Professor Lucas: Well, all three are important, and the most important, however, in a speech, is having something to say. So I think I would rate content number one. I don't grade language number two, but it's very important that language and content are related to one another, because we think in language and we express our ideas in language. Usually the people who have the best content usually have the best language. And delivery of course is very important, because it is a public speaking contest. And delivery is not a substitute for good content and for good language, but if you have good content and good language and you cannot get it across if the delivery is very poor, so you need to have very good delivery as well.
Link & Think: In yesterday's contest, one of the contestants was asked about mandatory courses and elective courses. Do you think public speaking should be made a mandatory course?
Professor Lucas:
Ah, that's my favorite question whether public speaking should be a mandatory course. Actually I'm giving my keynote talk at the conference on that subject tomorrow. I think there is a very important role in the curriculum for English majors for public speaking. And whether it should be a mandatory course or not, I guess I would say I think it should be a mandatory course. It would be ideal if it were, but of course I'm not in charge of curriculum for English departments in China. But it's different from a course in oral English. It deals with English as a working language, it deals with the higher level of skills and it also deals with communication skills, public speaking skills, and those are very very important skills for English majors to have, particularly at this point in China's life. And the demand of the course seems to be growing and there are also a lot of non-English majors who would enjoy taking the course. So I would love to say it a mandatory course, I think it would do good to students. But if you ask a sociologist if sociology course should be mandatory he would say yes, and if you ask an anthropologist he would say the same thing and a mathematician would say the same thing.
Link & Think: So what's the situation of public speaking in the US?
Professor Lucas: It depends on the school. In many schools it is a mandatory course for all students; in some schools it is a mandatory course for some students but not for others. Interestingly, most business schools require public speaking for reasons that should be very self-evident: people that are going into business need to know something about the subject of their business, but they have to be able to communicate that to the people in the business, and if they are selling, they have to be able to communicate it to the people outside the business. Interestingly, another area where public speaking is required in many schools is engineering. For engineers, the National Engineering Association believes that it is crucial for people to have not just technical knowledge in engineering but also the ability to communicate that knowledge with other people in engineering but also with people outside of engineering. So the situation depends from school to school but there are many many schools in which it's required. And of course the department of communication, they teach public speaking, and there are people who study public speaking and rhetoric, which I'll talk about tomorrow in a broader sense, not just as undergraduates, but also as graduate students and also as scholars.

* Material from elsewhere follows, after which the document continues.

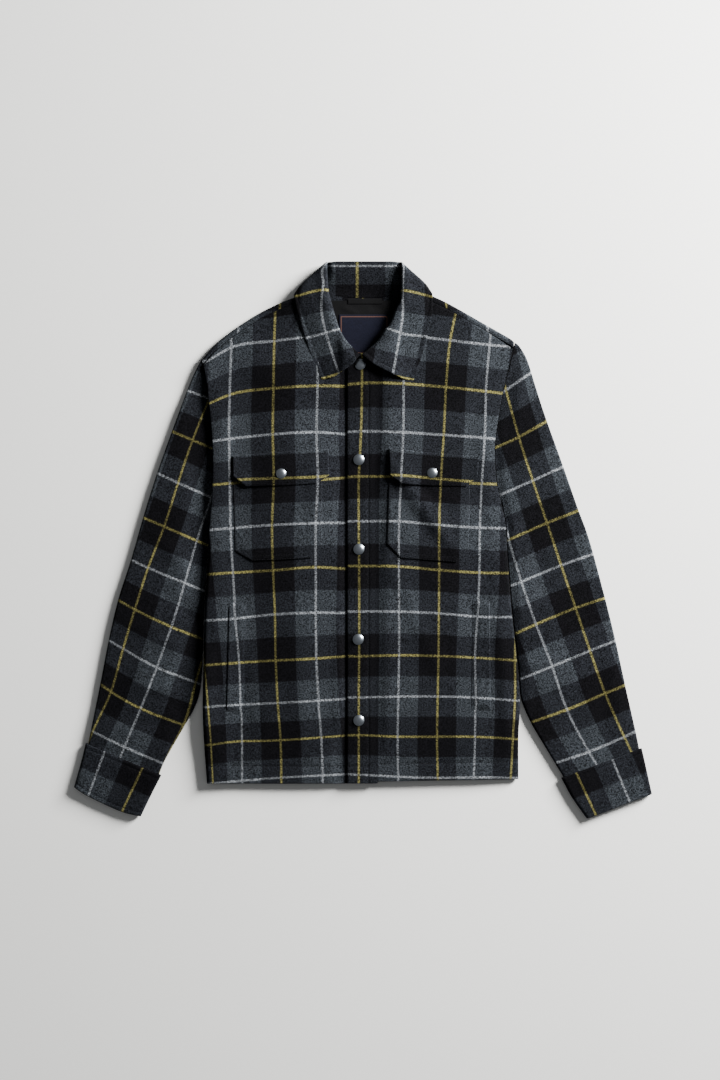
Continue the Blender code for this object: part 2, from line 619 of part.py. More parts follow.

Link & Think: Some of the key universities in China have already made the art of English speaking an elective course, while most of the colleges and universities in China haven't. One reason is the lack of qualified EFL teaching staff. What advice can you give to these schools?
Professor Lucas: Well, if we're going to get more qualified teaching staff in China for public speaking, we need to provide training for those people with the art of public speaking in its current version; we at least have to have a textbook. If we are able to develop a related textbook that is more immediately adapted to China, that would help because it would come with teaching materials for China. The art of public speaking in the US has come through many teaching materials, and if we could adapt those for people in China, that would be very helpful. Then of course workshops are a helpful way of communicating this. But the other thing I've found is that sometimes Chinese teachers are reluctant to make the jump into teaching the course if they don't know everything about it. It is a challenge for them, but I've had people who come to the United States. They have studied with me, and even after their study they are still apprehensive, but they returned to China and they jumped in and they teach the course very successfully. And for similar things, people who stayed in China taught the course. But one has to take the step like jumping into water even though the water is cold. Once when the water is warm enough, they'll do very well. Students like this course. They want this course. They enjoy this course. And it's a course that people can teach very effectively, but we need to provide more resources for those people, and that's one of the things that I've been hoping to try to do for not just this trip in China, but in Chin in general.
Link & Think: Just like one of the contestants was asked whether the national football team of China should hire a foreign coach, do you think it's good for Chinese schools to find native English speakers to be the coach for English public speaking?
Professor Lucas: That's a very good question. I think for English pronunciation, articulation and accent, if you have a native speaker, sometimes it can be more effective. But the native speaker also has to be able to speak Chinese so as to communicate with students in their native tongue at certain times. As far as hiring people from the West or the US to be speech coaches, it really depends on the person. I'm very impressed with the level of work that the Chinese tutors have been able to do with their students that are in the competition. They've done a very nice job and they're working at a very high level. That's a way that many people have gotten exposed to public speaking so that people that now desire us of teaching public speaking courses are people that have gotten involve in the subject by working as tutors. And if we had all foreigners doing that, you wouldn't get the same native involvement. I think it's very important for China to develop its own skills in that regard. And they are skills, I mean, for English majors, wevre talking about traditions of public speaking as they are practiced in the west, but those traditions have become the international protocol for public speaking, and it's very important for students that are going on to work in a globalized world outside China or to give speeches to international conferences or academic conferences to be able to have those skills.
Link & Think: Yesterday Ms Chen Xiaowei asked one of the contestants about the possibility of Chinese public speaking contests being held in the UK or in the US, or even at your university. I wonder what you think about this.
Professor Lucas: You know I was going to say something about this on the commentary but other things came up and I didn't get the opportunity to. I think it would be wonderful in that Chinese is the fastest growing language in the United States but the Chinese skills of the American students are nowhere near the English skills of Chinese students. There would be many years before they were capable of doing in a competition what Chinese students are doing in the public speaking competitions like the CCTV Cup.